Problem -
Output the material below in its entirety, exactly as given.

Source excerpt -
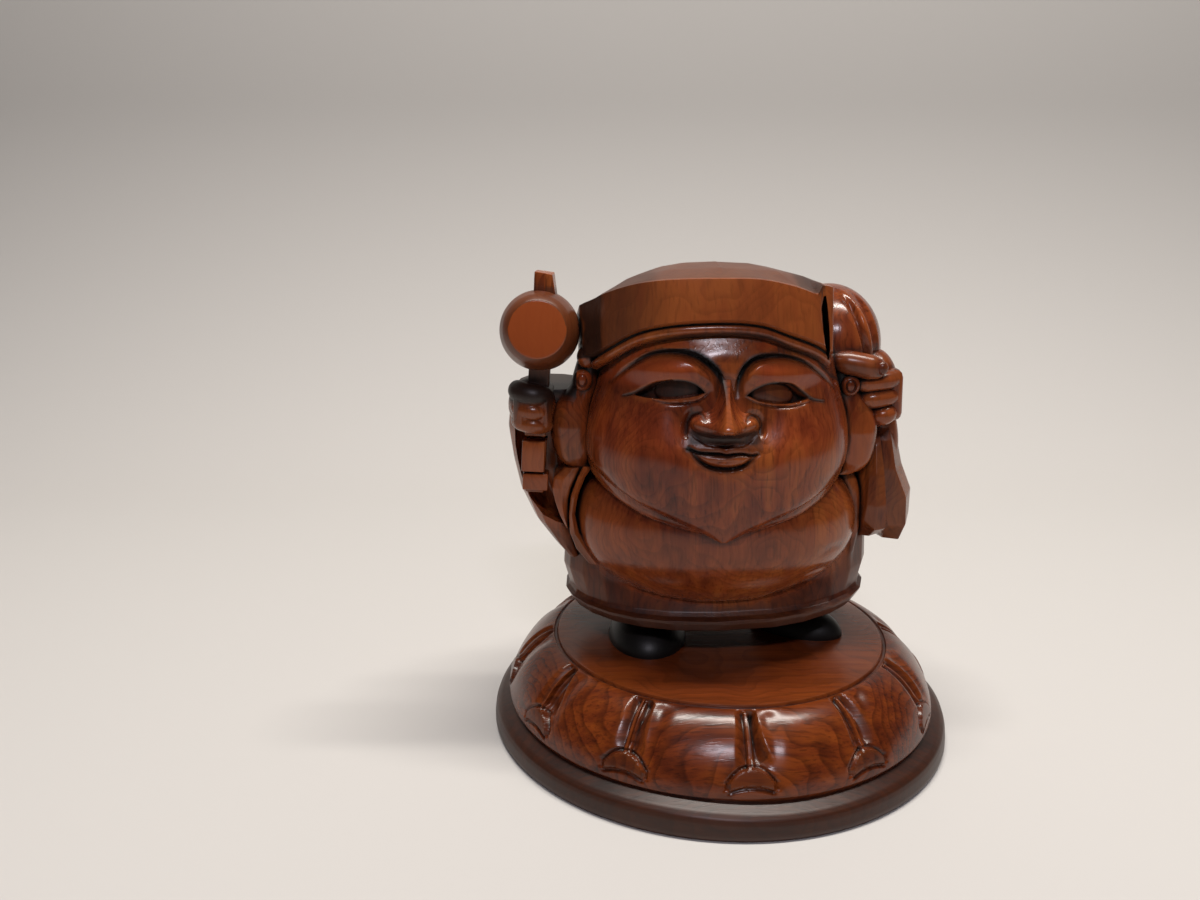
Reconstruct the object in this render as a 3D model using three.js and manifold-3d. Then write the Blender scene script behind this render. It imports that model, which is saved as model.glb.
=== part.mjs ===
// A carved wooden figure of the lucky god with his mallet and sack, on a round carved base.
// Millimetres, +Z up, the front faces -Y. The origin is the middle of the base's underside.
// The figure's own forms are laid out in hundredths of its height, X to its left hand,
// Y to its back, Z up from its soles, and are brought to size at the end.
import * as THREE from "three";
import { mergeVertices } from "three/addons/utils/BufferGeometryUtils.js";
import Module from "manifold-3d";

// The round base
const baseRadius = 90;
const baseHeight = 35.4;
const topRadius = 64.2;
const topGrooveWidth = 1.8;
const topGrooveDepth = 1.3;
const lipEdgeHeight = 7.2;
const lipEdgeRound = 1.2;
const lipSlopeWidth = 5.8;
const lipSlopeRise = 5.2;
const stemCount = 12;
const stemTurn = 1.5;
const stemWidth = 2.2;
const stemRise = 1.1;
const valleyWidth = 3.6;
const valleyDepth = 2.2;
const crescentWidth = 14.5;
const crescentHeight = 7.6;
const crescentRise = 1.9;

// The figure
const figureHeight = 145;
const figureShift = -5;

const wasm = await Module();
wasm.setup();

// A closed geometry as a solid that can be joined and cut.
function solid(geometry) {
  geometry.deleteAttribute("normal");
  geometry.deleteAttribute("uv");
  const merged = mergeVertices(geometry, 1e-4);
  return new wasm.Manifold(
    new wasm.Mesh({
      numProp: 3,
      vertProperties: merged.attributes.position.array,
      triVerts: new Uint32Array(merged.index.array),
    }),
  );
}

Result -
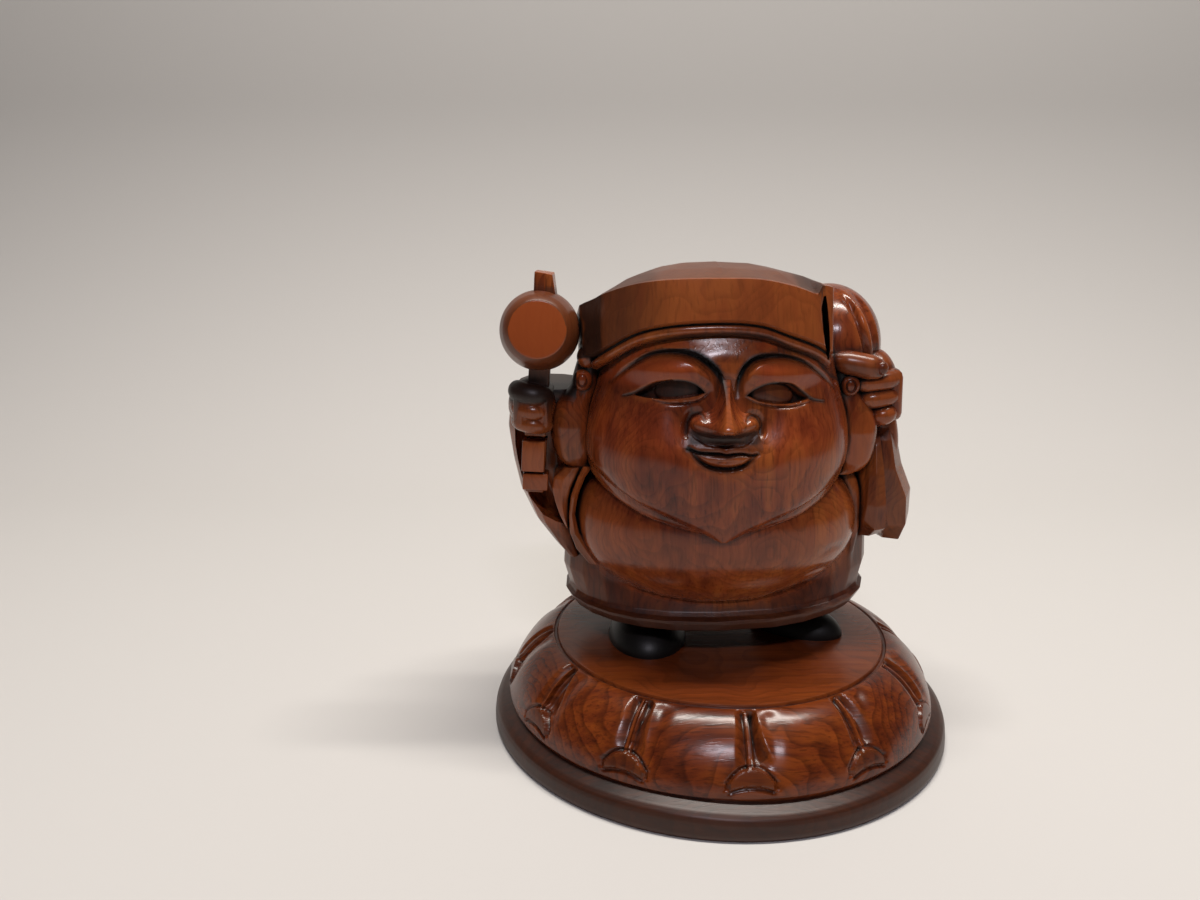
Reconstruct the object in this render as a 3D model using three.js and manifold-3d. Then write the Blender scene script behind this render. It imports that model, which is saved as model.glb.
=== part.mjs ===
// A carved wooden figure of the lucky god with his mallet and sack, on a round carved base.
// Millimetres, +Z up, the front faces -Y. The origin is the middle of the base's underside.
// The figure's own forms are laid out in hundredths of its height, X to its left hand,
// Y to its back, Z up from its soles, and are brought to size at the end.
import * as THREE from "three";
import { mergeVertices } from "three/addons/utils/BufferGeometryUtils.js";
import Module from "manifold-3d";

// The round base
const baseRadius = 90;
const baseHeight = 35.4;
const topRadius = 64.2;
const topGrooveWidth = 1.8;
const topGrooveDepth = 1.3;
const lipEdgeHeight = 7.2;
const lipEdgeRound = 1.2;
const lipSlopeWidth = 5.8;
const lipSlopeRise = 5.2;
const stemCount = 12;
const stemTurn = 1.5;
const stemWidth = 2.2;
const stemRise = 1.1;
const valleyWidth = 3.6;
const valleyDepth = 2.2;
const crescentWidth = 14.5;
const crescentHeight = 7.6;
const crescentRise = 1.9;

// The figure
const figureHeight = 145;
const figureShift = -5;

const wasm = await Module();
wasm.setup();

// A closed geometry as a solid that can be joined and cut.
function solid(geometry) {
  geometry.deleteAttribute("normal");
  geometry.deleteAttribute("uv");
  const merged = mergeVertices(geometry, 1e-4);
  return new wasm.Manifold(
    new wasm.Mesh({
      numProp: 3,
      vertProperties: merged.attributes.position.array,
      triVerts: new Uint32Array(merged.index.array),
    }),
  );
}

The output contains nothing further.